Contacté par France 24, Mansour Faye, maire de Saint-Louis et ministre de l’Hydraulique et de l’Assainissement, assure qu’en deux ans une trentaine de familles ont été relogées provisoirement dans le quartier de Ngalele. Selon lui, un projet est en cours pour construire des brise-lames - une digue artificielle - pouvant stopper les vagues. “On va commencer les travaux dans deux ou trois mois”, assure-t-il. Pourquoi avoir attendu que le pire arrive alors que plusieurs habitants soulignent que le mur de protection se désagrège depuis plusieurs années déjà ? Selon Mansour Faye, “l’Etat a privilégié une démarche lente pour avoir une solution plus durable”. 
 
 
 

"La prévention coûte moins cher que la réponse à la catastrophe"

L’argument ne convainc pas l'ancien député Abdou Sané, géographe environnementaliste et président de l'association africaine pour la réduction des risques de catastrophes : 

Les gouvernements successifs du Sénégal ont manqué de vision prospective. Ils n’ont pas le sens de l’anticipation, de la planification et de la prévision.

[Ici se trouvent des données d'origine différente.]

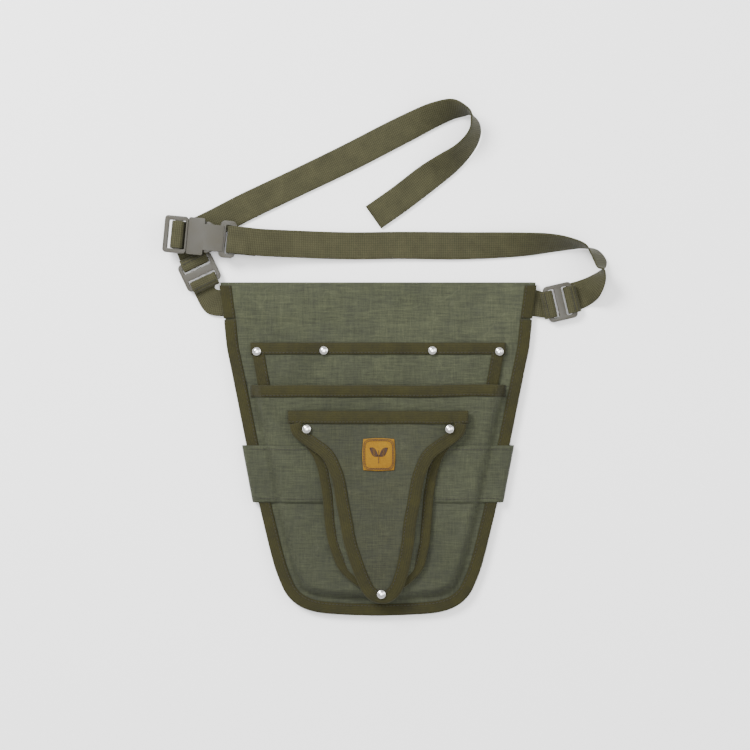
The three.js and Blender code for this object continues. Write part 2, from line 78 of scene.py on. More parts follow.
# ---------- Shader helpers ----------

DEPTH, SATURATION = 0.225, 1.45


def linear(r, g, b):
    """Shader colour for a surface that should look like this sRGB colour in the studio light."""
    raw = [(c / 255 / 12.92 if c <= 10 else ((c / 255 + 0.055) / 1.055) ** 2.4) * DEPTH for c in (r, g, b)]
    grey = sum(raw) / 3
    return tuple(max(0.002, grey + (c - grey) * SATURATION) for c in raw) + (1,)


class Nodes:
    """A thin wrapper that makes and joins shader nodes."""

    def __init__(self, name):
        self.mat = bpy.data.materials.new(name)
        self.mat.use_nodes = True
        self.tree = self.mat.node_tree
        self.bsdf = self.tree.nodes["Principled BSDF"]

    def new(self, kind, **settings):
        node = self.tree.nodes.new(kind)
        for key, value in settings.items():
            setattr(node, key, value)
        return node

    def link(self, a, b):
        self.tree.links.new(a, b)

    def noise(self, vector, scale, detail=4, rough=0.6):
        node = self.new("ShaderNodeTexNoise")
        node.inputs["Scale"].default_value = scale
        node.inputs["Detail"].default_value = detail
        node.inputs["Roughness"].default_value = rough
        self.link(vector, node.inputs["Vector"])
        return node.outputs["Fac"]

    def wave(self, vector, scale, direction, distortion=0.0):
        node = self.new("ShaderNodeTexWave", bands_direction=direction)
        node.inputs["Scale"].default_value = scale
        node.inputs["Distortion"].default_value = distortion
        node.inputs["Detail"].default_value = 0
        self.link(vector, node.inputs["Vector"])
        return node.outputs["Fac"]

    def ramp(self, value, stops):
        node = self.new("ShaderNodeValToRGB")
        elements = node.color_ramp.elements
        while len(elements) < len(stops):
            elements.new(0.5)
        for element, (place, colour) in zip(elements, stops):
            element.position = place
            element.color = colour
        self.link(value, node.inputs["Fac"])
        return node.outputs["Color"]

    def maths(self, operation, a, b):
        node = self.new("ShaderNodeMath", operation=operation)
        for socket, value in zip(node.inputs, (a, b)):
            if isinstance(value, (int, float)):
                socket.default_value = value
            else:
                self.link(value, socket)
        return node.outputs[0]

    def mix(self, factor, a, b, blend="MIX"):
        node = self.new("ShaderNodeMix", data_type="RGBA", blend_type=blend)
        for socket, value in ((node.inputs[0], factor), (node.inputs[6], a), (node.inputs[7], b)):
            if isinstance(value, (int, float, tuple)):
                socket.default_value = value
            else:
                self.link(value, socket)
        return node.outputs[2]

    def bump(self, height, strength, distance):
        node = self.new("ShaderNodeBump")
        node.inputs["Strength"].default_value = strength
        node.inputs["Distance"].default_value = distance
        self.link(height, node.inputs["Height"])
        self.link(node.outputs["Normal"], self.bsdf.inputs["Normal"])

    def object_coords(self):
        return self.new("ShaderNodeTexCoord").outputs["Object"]

    def strip_coords(self):
        return self.new("ShaderNodeAttribute", attribute_name="st").outputs["Vector"]


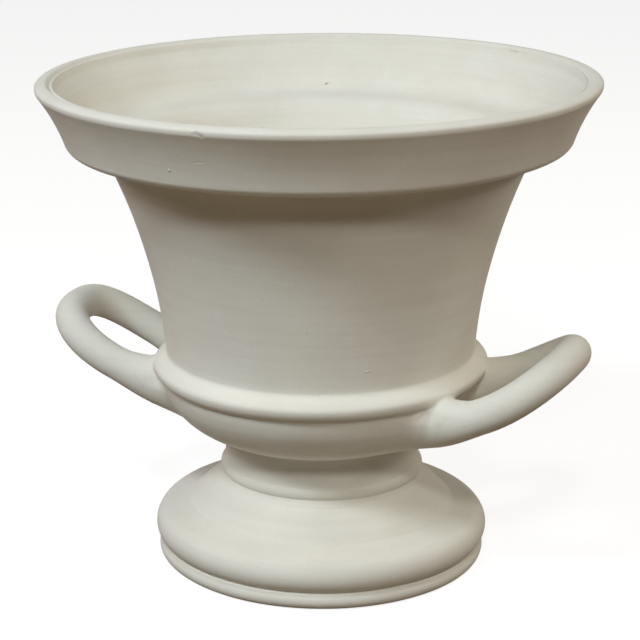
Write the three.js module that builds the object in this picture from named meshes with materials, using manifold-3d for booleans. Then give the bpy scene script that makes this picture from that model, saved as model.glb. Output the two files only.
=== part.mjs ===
// A two-handled trophy vase in matt cream ceramic, as the sections that are luted together
// before firing: foot ring, foot dome, pedestal neck, belly, waist bead, bell wall, rim collar,
// two loop handles, and a fillet of clay round each of the four handle roots.
// Millimetres, +Z up. The vase stands on z = 0, its handles lie along X and its front is -Y.
import * as THREE from "three";
import { mergeVertices } from "three/addons/utils/BufferGeometryUtils.js";
import Module from "manifold-3d";

const wasm = await Module();
wasm.setup();

// Facets
const turnFacets = 48;
const rodFacets = 12;
const rodSteps = 40;
const filletSteps = 8;

// Clay
const seam = 0.3; // slip seam between two neighbouring sections
const wall = 6.6; // wall of the collar, bell and belly

// Foot ring
const ringRadius = 73.1;
const ringWidth = 12.5;
const ringHeight = 7.6;
const ringTopEdge = 1.2;
const ringTuck = 4; // how far its face draws in towards the bottom
const ringFaceEnd = 30; // degrees that the rounded face reaches above its bulge

// Foot dome
const domeHeight = 29.3;
const domeTopRadius = 44.2;
const domeTopBow = 1.6;
const domeStepRadius = 58.6;
const domeStepDrop = 12.5; // from the top of the dome to the foot of its step
const domeStepHollow = 0.35;
const domeRollRadius = 7.8; // section of the roll round the foot
const domeRollReach = 74.4; // outermost radius of that roll
const domeRollHeight = 6.2; // centre of the roll above the dome's underside
const domeRollEnd = 84; // degrees above its centre at which the roll runs out
const domeHollowRadius = 60.5;
const domeHollowShoulder = 7;
const domeHollowBow = 3;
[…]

Comment expliquer que le littoral soit habité sans tenir compte de l’exposition au risque d’inondation par les eaux marines ? Pourquoi ne pas anticiper la délocalisation des populations vivant en bordure littorale et très exposées à l’avancée de la mer ? Pourquoi ne pas investir dans le domaine de la recherche de solutions structurelles pour faire face à tout ce potentiel de risques ? 

La prévention coûte moins cher que la réponse à la catastrophe. Tout le monde le dit et l’admet ; pourtant on ne l’applique guère. C’est là un grave problème de gouvernance. Au Sénégal notamment il y un cadre institutionnel et juridique si flou que l’on ne peut pas situer de façon précise les responsabilités. C’est donc la certitude de l’impunité qui pourrait en partie expliquer la persistance de certaines négligences à l’origine de graves catastrophes.

Nous devons encore faire face à la catastrophe causée par le canal creusé en 2003 par le gouvernement dans la Langue de Barbarie. Alors qu’il devait éviter les inondations récurrentes dans la ville de Saint-Louis, il s’élargit considérablement et provoque beaucoup d’accidents dont les principales victimes sont les pêcheurs qui travaillent et vivent à Guet Ndar. L’expertise locale est dépassée.

D’autres villes sénégalaises menacées

Abdou Sané ajoute que le phénomène de montée des eaux est d’autant plus alarmant qu’il ne concerne pas uniquement Saint-Louis : 

Toute la côte est affectée : dans la région de Dakar, la ville de Bargny a été touchée pour la deuxième année. Celle de Rufisque en est aussi victime. La station touristique balnéaire de Saly Portudal est sous la menace de disparition, tout comme l’île Palmarin. En plus de la mer, dans le département de Podor [région de Saint Louis] il y a aussi les crues du fleuve qui inondent les domaines agricoles anéantissant du coup tous les objectifs d’atteinte à la sécurité alimentaire.